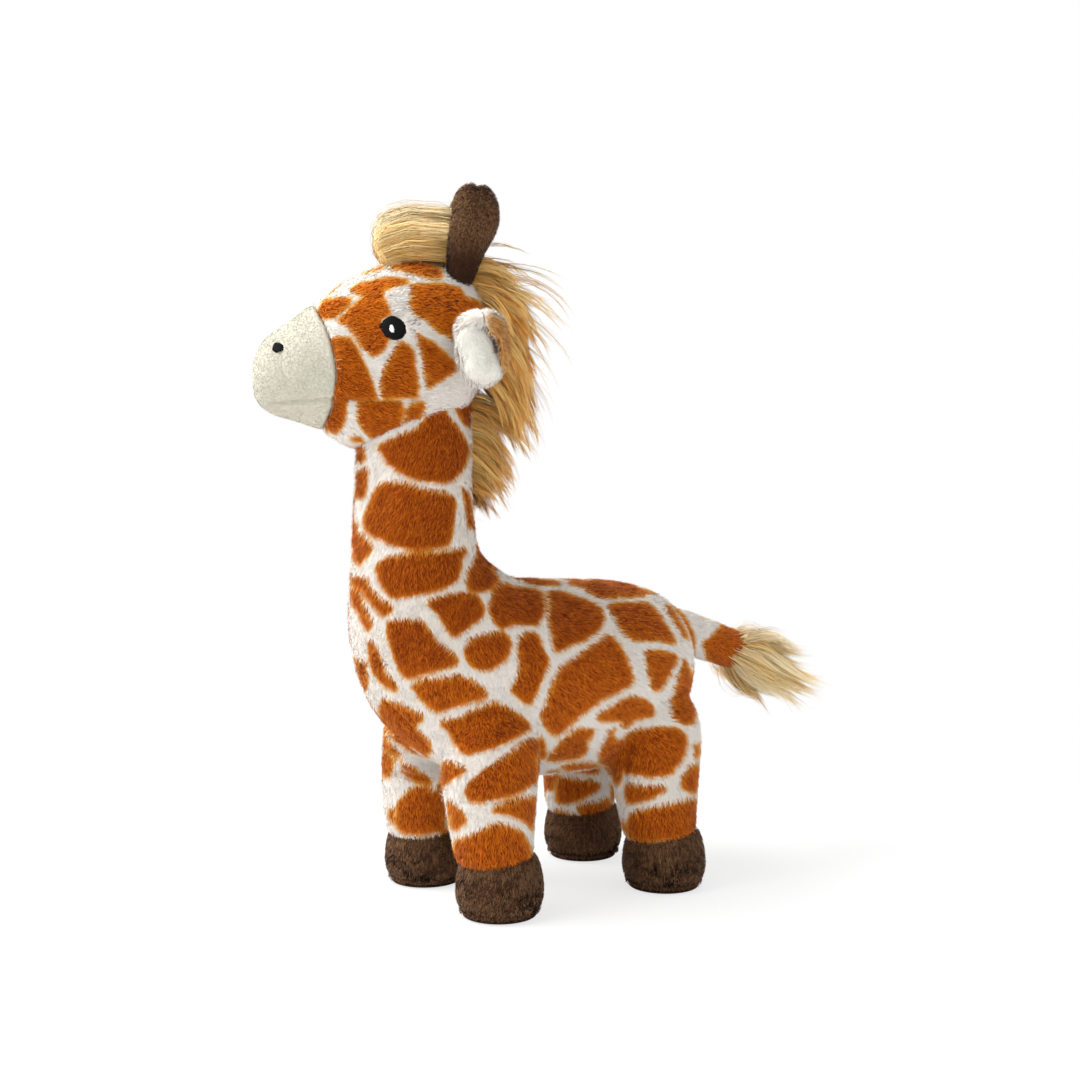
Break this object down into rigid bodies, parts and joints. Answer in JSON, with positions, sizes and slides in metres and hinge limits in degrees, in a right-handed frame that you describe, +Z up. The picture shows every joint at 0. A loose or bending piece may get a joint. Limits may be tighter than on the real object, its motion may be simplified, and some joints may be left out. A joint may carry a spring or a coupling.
{
  "type": "plush giraffe",
  "caption": "Standing plush giraffe with sewn covers over fibre filling, fleece hooves, horns and muzzle, and a long-haired mane, forelock and tail.",
  "frame": {"origin": "middle of the outline, on the floor under the soles", "axes": "+Z up, the giraffe faces -Y, its left side is +X"},
  "size_m": [0.1024, 0.2948, 0.3003],
  "materials": {
    "giraffe_plush": "short printed plush pile, rust patches on warm white",
    "cream_fleece": "short cream fleece",
    "brown_fleece": "short brown fleece",
    "dark_brown_fleece": "dense dark brown fleece",
    "golden_hair": "long soft golden pile",
    "black_thread": "satin embroidery thread",
    "white_thread": "satin embroidery thread",
    "fibre_fill": "loose polyester fibre"
  },
  "bodies": {
    "torso": {"torso_cover": "giraffe_plush", "torso_filling": "fibre_fill"},
    "neck": {"neck_cover": "giraffe_plush", "neck_filling": "fibre_fill", "mane_neck": "golden_hair"},
    "head": {"head_cover": "giraffe_plush", "muzzle_cover": "cream_fleece", "head_filling": "fibre_fill", "eye_left": "black_thread", "eye_right": "black_thread", "eye_glint_left": "white_thread", "eye_glint_right": "white_thread", "nostril_left": "black_thread", "nostril_right": "black_thread", "forelock": "golden_hair", "mane_head": "golden_hair"},
    "tail": {"tail_cover": "giraffe_plush", "tail_filling": "fibre_fill", "tail_tuft": "golden_hair"},
    "horn_left": {"horn_cover_left": "brown_fleece", "horn_filling_left": "fibre_fill"},
    "ear_left": {"ear_outer_left": "giraffe_plush", "ear_lining_left": "cream_fleece"},
    "horn_right": {"horn_cover_right": "brown_fleece", "horn_filling_right": "fibre_fill"},
    "ear_right": {"ear_outer_right": "giraffe_plush", "ear_lining_right": "cream_fleece"},
    "leg_front_left": {"leg_cover_front_left": "giraffe_plush", "leg_filling_front_left": "fibre_fill", "hoof_cover_front_left": "brown_fleece", "hoof_sole_front_left": "dark_brown_fleece"},
    "leg_front_right": {"leg_cover_front_right": "giraffe_plush", "leg_filling_front_right": "fibre_fill", "hoof_cover_front_right": "brown_fleece", "hoof_sole_front_right": "dark_brown_fleece"},
    "leg_rear_left": {"leg_cover_rear_left": "giraffe_plush", "leg_filling_rear_left": "fibre_fill", "hoof_cover_rear_left": "brown_fleece", "hoof_sole_rear_left": "dark_brown_fleece"},
    "leg_rear_right": {"leg_cover_rear_right": "giraffe_plush", "leg_filling_rear_right": "fibre_fill", "hoof_cover_rear_right": "brown_fleece", "hoof_sole_rear_right": "dark_brown_fleece"}
  },
  "joints": [
    {"name": "neck_lean", "type": "hinge", "parent": "torso", "child": "neck", "pos_m": [-0.00098, -0.08578, 0.1555], "axis": [1, 0, 0], "range_deg": [-8, 8], "stiffness_Nm_per_rad": 0.8},
    {"name": "head_turn", "type": "hinge", "parent": "neck", "child": "head", "pos_m": [-0.00098, -0.08578, 0.21049], "axis": [0, 0, 1], "range_deg": [-20, 70], "stiffness_Nm_per_rad": 0.1},
    {"name": "tail_swing", "type": "hinge", "parent": "torso", "child": "tail", "pos_m": [-0.00098, 0.05092, 0.1086], "axis": [1, 0, 0], "range_deg": [-25, 25], "stiffness_Nm_per_rad": 0.15},
    {"name": "horn_bend_left", "type": "hinge", "parent": "head", "child": "horn_left", "pos_m": [0.01793, -0.07423, 0.26259], "axis": [0.4195, 0.8995, -0.1219], "range_deg": [-2, 20], "stiffness_Nm_per_rad": 0.03},
    {"name": "ear_swing_left", "type": "hinge", "parent": "head", "child": "ear_left", "pos_m": [0.02881, -0.07612, 0.24371], "axis": [-0.0872, -0.9962, 0], "range_deg": [0, 40], "stiffness_Nm_per_rad": 0.01},
    {"name": "horn_bend_right", "type": "hinge", "parent": "head", "child": "horn_right", "pos_m": [-0.00428, -0.06388, 0.26259], "axis": [-0.4195, -0.8995, 0.1219], "range_deg": [-2, 20], "stiffness_Nm_per_rad": 0.03},
    {"name": "ear_swing_right", "type": "hinge", "parent": "head", "child": "ear_right", "pos_m": [-0.01272, -0.05675, 0.24371], "axis": [0.7071, 0.7071, 0], "range_deg": [0, 40], "stiffness_Nm_per_rad": 0.01},
    {"name": "hip_swing_front_left", "type": "hinge", "parent": "torso", "child": "leg_front_left", "pos_m": [0.02602, -0.06474, 0.06212], "axis": [1, 0, 0], "range_deg": [-12, 12], "stiffness_Nm_per_rad": 0.6},
    {"name": "hip_swing_front_right", "type": "hinge", "parent": "torso", "child": "leg_front_right", "pos_m": [-0.02798, -0.06474, 0.06212], "axis": [1, 0, 0], "range_deg": [-12, 12], "stiffness_Nm_per_rad": 0.6},
    {"name": "hip_swing_rear_left", "type": "hinge", "parent": "torso", "child": "leg_rear_left", "pos_m": [0.02602, 0.01876, 0.06212], "axis": [1, 0, 0], "range_deg": [-12, 12], "stiffness_Nm_per_rad": 0.6},
    {"name": "hip_swing_rear_right", "type": "hinge", "parent": "torso", "child": "leg_rear_right", "pos_m": [-0.02798, 0.01876, 0.06212], "axis": [1, 0, 0], "range_deg": [-12, 12], "stiffness_Nm_per_rad": 0.6}
  ]
}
************
Filter the data for the string "loose" and copy every line that has it.

▶ **EXPECTED OUTPUT**
Break this object down into rigid bodies, parts and joints. Answer in JSON, with positions, sizes and slides in metres and hinge limits in degrees, in a right-handed frame that you describe, +Z up. The picture shows every joint at 0. A loose or bending piece may get a joint. Limits may be tighter than on the real object, its motion may be simplified, and some joints may be left out. A joint may carry a spring or a coupling.
    "fibre_fill": "loose polyester fibre"